Dr Simon Wiseman by Dr Simon Wiseman | | Blog

With the news that Android phones could be hacked by simply looking at an image, Deep Secure CTO Dr Simon Wiseman assesses the risk and wonders whether - given the love of all things feline on the Internet - cat photos could really take over Android phones?

Google have just announced a security flaw in the way Android devices handle PNG images. This is very bad. It means pictures of cats can be used to take over Android phones.

Apparently it’s a heap overflow in the SkPngCodec, this is code which is used to display PNG image files. Potentially any application handling PNG files that have been carefully crafted by an attacker can end up running the attacker’s code. This means your web browser can fetch a crafted image from a web site and the attacker now is in control of your browser and its environment. They then have access to your stored passwords and you’ve given away access to all the secure sites you visit. The same goes for your email client – the attacker has control of your mailbox so can intercept your mail, perfect for harvesting password resets, and generate mail on your behalf, ideal for propagating the attack within your organisation. 

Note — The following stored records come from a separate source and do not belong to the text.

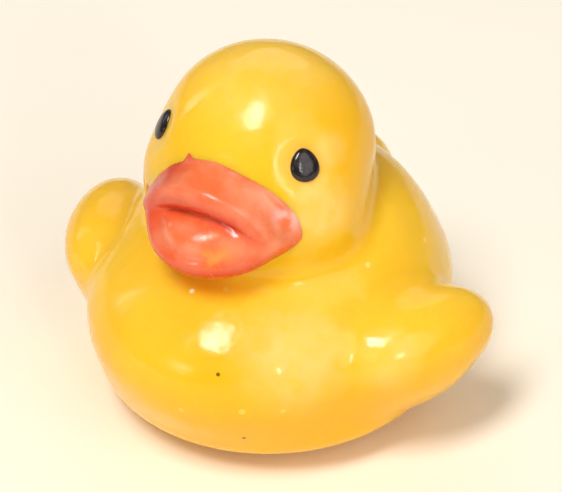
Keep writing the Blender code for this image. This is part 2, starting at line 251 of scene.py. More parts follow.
@dataclass(frozen=True)
class YellowVinyl:
    """Soft squeezable vinyl: light soaks in a little, so that its shadows stay warm and deep."""

    light: str = "#f6c428"
    deep: str = "#f3ba14"
    # The colour of the painted shade in the creases
    shaded: str = "#f8c01a"
    sheen_tint: str = "#f9dc92"
    cloud_size: float = 14.0 * MM
    mottle_size: float = 2.2 * MM
    least_mottle: float = 0.5
    # Painted sheen: upward-facing surfaces are made paler, as if they reflect the light from above
    top_sheen: float = 0.06
    top_sheen_starts: float = 0.1
    top_sheen_full: float = 0.9
    sheen_core: float = 0.35
    speck_core: float = 0.6
    wear_size: float = 4.0 * MM
    roughness_low: float = 0.11
    roughness_high: float = 0.24
    ior: float = 1.42
    soak: float = 0.7
    soak_depth: float = 5.0 * MM
    soak_by_colour: tuple[float, float, float] = (1.0, 0.5, 0.05)
    grain_size: float = 0.8 * MM
    grain_depth: float = 0.008 * MM
    ripple_size: float = 1.8 * MM
    ripple_depth: float = 0.07 * MM
    dent_size: float = 6.0 * MM
    dent_depth: float = 0.26 * MM
    # Painted sheens: pale patches that stand in for soft reflections on the crown, cheek, chest and wing
    sheens: tuple[SheenPatch, ...] = (
        SheenPatch((0.5 * MM, -2.5 * MM, 41.0 * MM), 10.0 * MM, 0.22),
        SheenPatch((11.8 * MM, -15.2 * MM, 16.6 * MM), 8.0 * MM, 0.38),
        SheenPatch((10.6 * MM, -7.6 * MM, 30.0 * MM), 4.6 * MM, 0.5),
        SheenPatch((9.8 * MM, -4.4 * MM, 35.0 * MM), 2.6 * MM, 0.35),
        SheenPatch((19.0 * MM, -8.5 * MM, 14.6 * MM), 4.5 * MM, 0.3),
    )
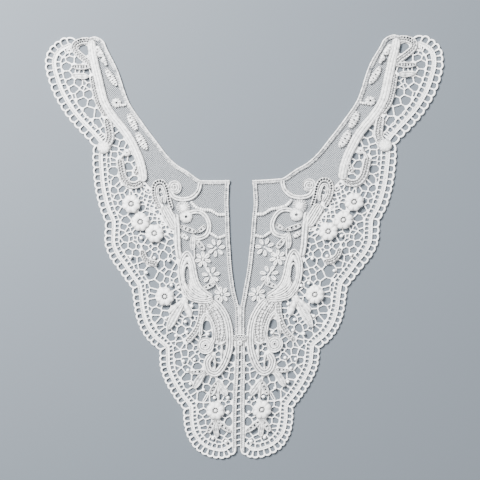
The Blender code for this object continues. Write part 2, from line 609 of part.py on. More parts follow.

But Google are a responsible organisation, and the announcement was held back until a fix is in place. Except patches to phones are rolled out slowly. That means today is the zero day for this attack and it might be weeks until it is defeated. It’s a bad place for such a vulnerability to turn up.

How could this happen?

The PNG file format is well defined – it’s one of the best specifications around for this sort of thing. The basic structure of a PNG is simple, and its hard to see how a mistake like this could be made handling it (not like GIF which suffered in the past from a buffer overflow due to its slightly crazy structure). The compression algorithm used is well understood and well used. But there are some complex parts to the format, in particular the way it handles different colour formats and interleaved scanlines. It’s not impossible to imagine the library making a mistake here, when it tries to reorder the scan lines into display order it has some tricky calculations to do to fill the buffer correctly. And PNGs can contain ancillary data, such as colour profiles, which are very complex structures that, if malformed, might be mishandled. These sort of mistakes are very hard to find through testing, because it’s not really possible to anticipate all the ways things could go wrong and there are too many possibilities to systematically check them all.

What can the average Android user do right now? First off make sure you take all the updates available, and keep doing this daily for the next few weeks. Second, tell your mobile browser to forget all the passwords it holds. 

What’s to be done once the panic is over?

Most will relax and be thankful that the problem has been found and fixed. But anyone concerned with defending systems against cyber-attack will be wanting to know if anything could have been done to defend against the attack before it was known about, and what can be done to defend against the next one of this kind before it happens. 

What’s clear is that trying to detect problems like this does not work. They cannot be anticipated so you don’t know what to look for. The attacker will always be able to evade any attempts to detect their attack. That’s why Deep Secure defends systems against content based attacks without trying to detect the problem. Instead Content Threat Removal is used to eliminate the threat without needing to detect it. A system of Information Extraction is used to lift the valuable information content out of the incoming data. The data is discarded, and new data is created in its place to carry the extracted information. The attacker cannot influence how this new data is built, so is unable to deliver malformed data to the destination. The extraction process is designed to cope with malformed data, but even if it is tripped up by it, the damage is contained (in very high assurance deployments this is done using specialised hardware logic) and does not propagate into the protected system.

The proof of Content Threat Removal comes from demonstrating that new attacks, such as this PNG buffer overflow, were defeated by versions of the product that predate it. Researchers have not yet released samples of the attack, but when they do, we will be able to show that our defences already defeated it.